Under EFCA, an arbitrator would be brought in if an employer and the union in their first contract negotiations are unable to reach an agreement in 120 days. The arbitrator could impose a two-year contract.

Business leaders say that the arbitration provision is as lethal as card check, and they will not be moved by any tweaking of the bill.

"There is no compromise on this bill from the business community," says J.P. Fielder of the U.S. Chamber of Commerce, which has made opposition to the act the centerpiece of its political agenda.

Looking For Votes In Congress

But after 20 years of battling, could the unions and majority Democrats on Capitol Hill cobble together enough support to pass a major expansion of union-friendly workplace rules?

Gary Burtless of the liberal Brookings Institution says the math is very difficult.

"President Obama would need Roosevelt-like majorities to get this through," says Burtless. "Democrats in the South are extremely hostile to unions, and they have very little reason to support them because they're not terribly important in their states."

The unions know that Obama needs them to shepherd through his signature issue: remaking the nation's health care system. But it is unclear how much political capital the White House will be willing to spend on an issue not at the top of its priority list.

A Fight Worth Fighting Now?

Frank of the New America Foundation says that he wants to see a health care overhaul happen "as soon as absolutely possible," and he worries that the EFCA debate has the potential to compromise coalitions needed for that effort.

"I want to maintain this fragile consensus to do something about health care," says Frank, who says he's "terrified but fascinated" by the EFCA debate.

"I think it will, perhaps unfairly, cost Democrats a lot of political capital if they press for it," he says.

Democrats say they have the votes to pass EFCA in the House, but they are struggling to come up with a strategy to attract enough support in the Senate to ensure a filibuster-proof 60-vote majority.

But there is, activists say, real movement to get something done in a year when the politics and state of the country present an opportunity they might not see again for a long time.

Leadership not only needs to corral Democrats like moderate Sen.
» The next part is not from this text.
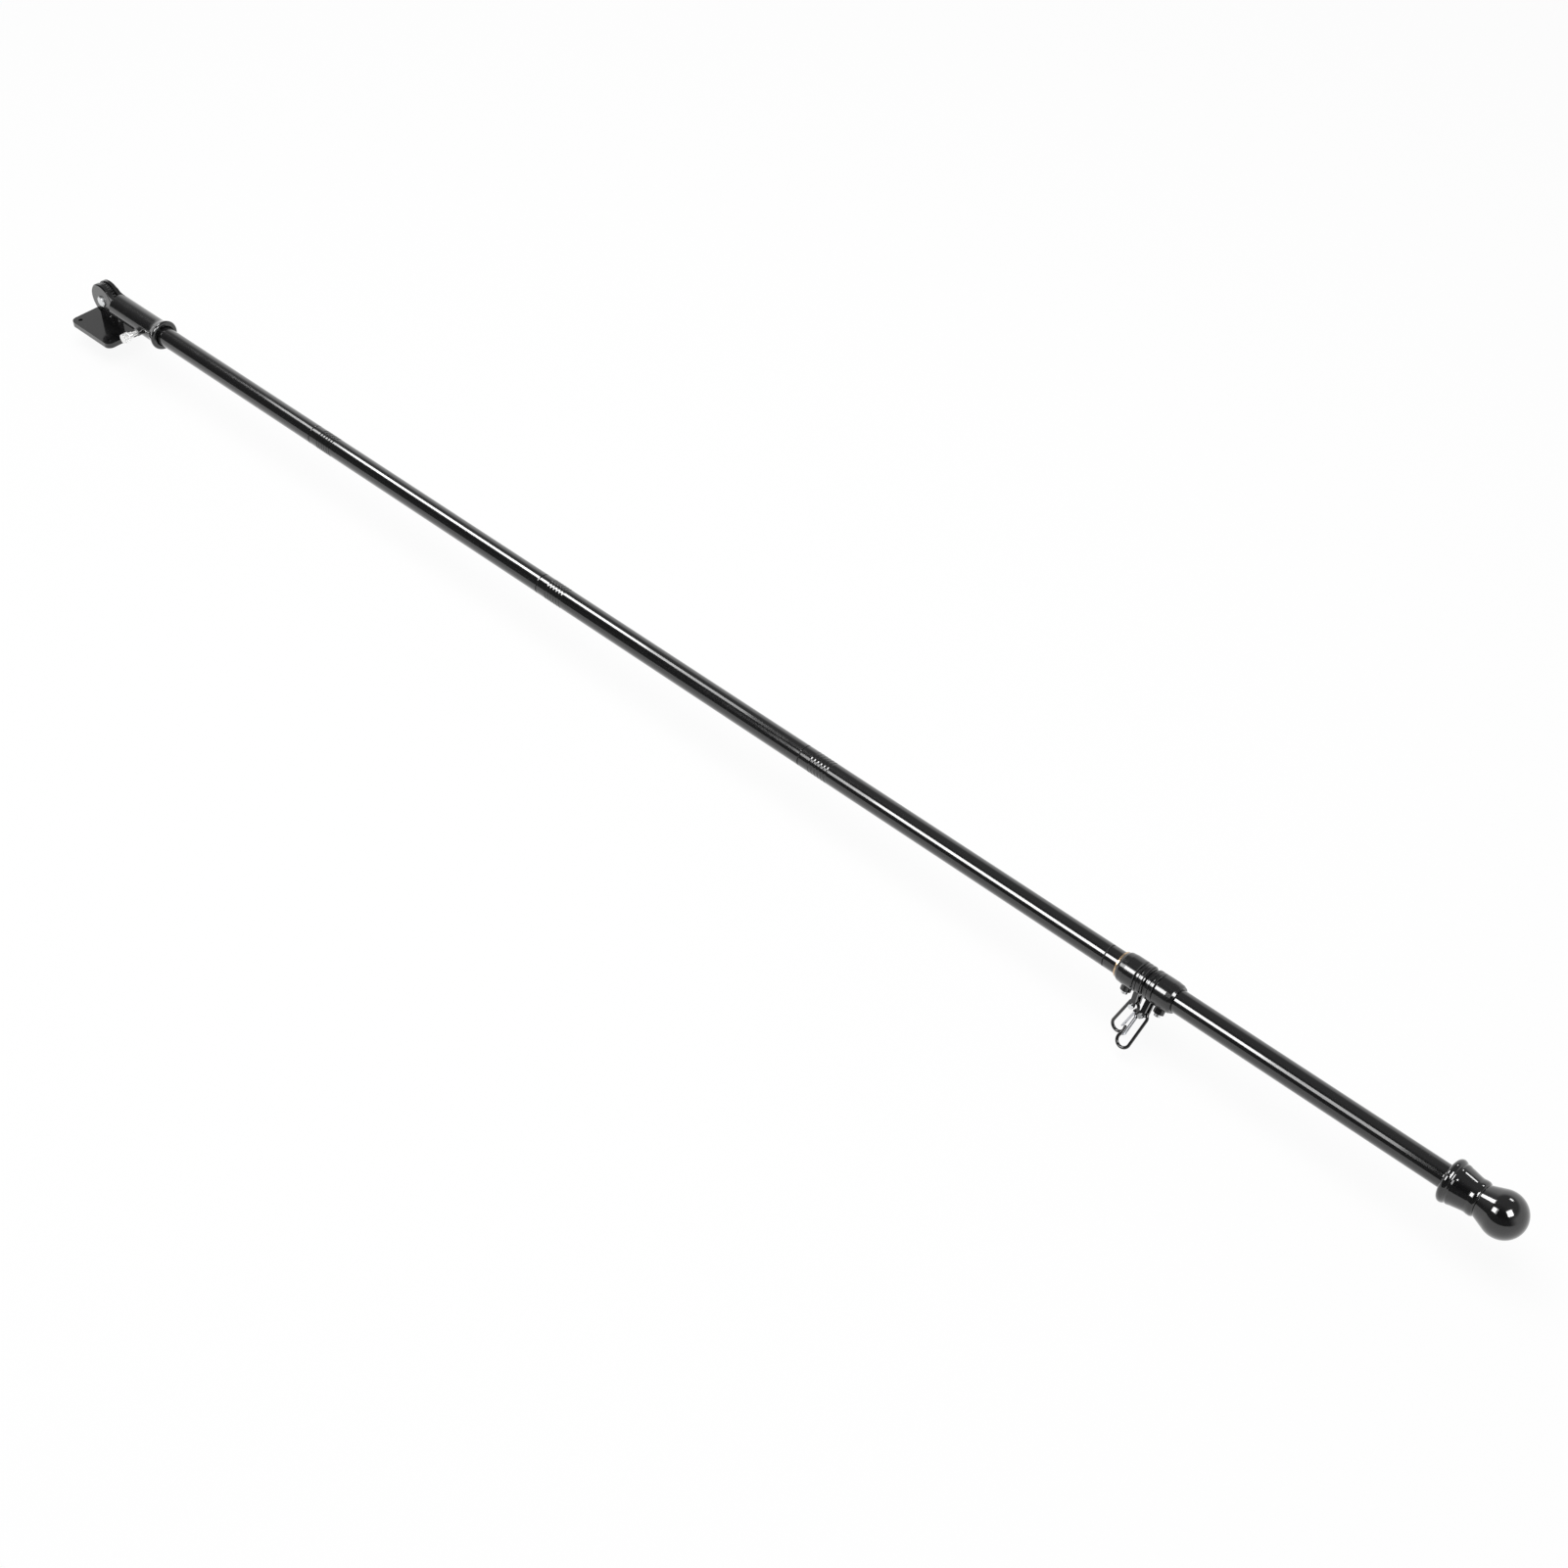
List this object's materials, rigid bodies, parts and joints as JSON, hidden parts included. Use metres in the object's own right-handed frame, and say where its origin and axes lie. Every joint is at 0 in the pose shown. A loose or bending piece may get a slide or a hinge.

Ben Nelson of Nebraska but also attract moderate Republicans like Maine's two senators, Olympia Snowe and Susan Collins, and Pennsylvania's Arlen Specter.

Specter was the only Senate Republican who supported the bill two years ago when it was blocked by a GOP filibuster. But he faces a tough re-election battle next year.

And with the parties so ideologically divided on the issue, leaders are still stymied over what sweetener could be added to get the needed votes.

The National Mood

A Gallup Poll released Tuesday found that 53 percent of those surveyed said they favored a new law that would "make it easier to organizer workers." Thirty-nine percent of those surveyed opposed such a law. And 55 percent said that it was "somewhat" or "very" important that Congress pass such a law. But the poll also found that 58 percent of those following the issue closely oppose the card-check legislation.

More than any piece of legislation, it may be economic conditions, coupled with taxpayer furor over Wall Street rip-offs, that would spur a union revival. Currently, only about 7 percent of the country's wage and salary workers hold jobs covered by collective bargaining.

"If there is a union resurgence, I think it will be motivated by factors that made it successful in the '30s, '40s and '50s — a sense of outrage, of workers being treated shabbily," Burtless says.

"That's the kind of environment we're in: fury over protection to big banks, and the sense that the sky's the limit for these people," he says. "That's what it looks like to a huge proportion of ordinary workers."

But EFCA will get its day in the sun.

Lobbyists working the issue on Capitol Hill say they expect that the Democratic leadership will rework the bill and get it on the floor before Congress breaks for its August recess.

It will get "one bite of the apple," said one lobbyist, "because next year it's not going to happen."

Next year, of course, is an election year.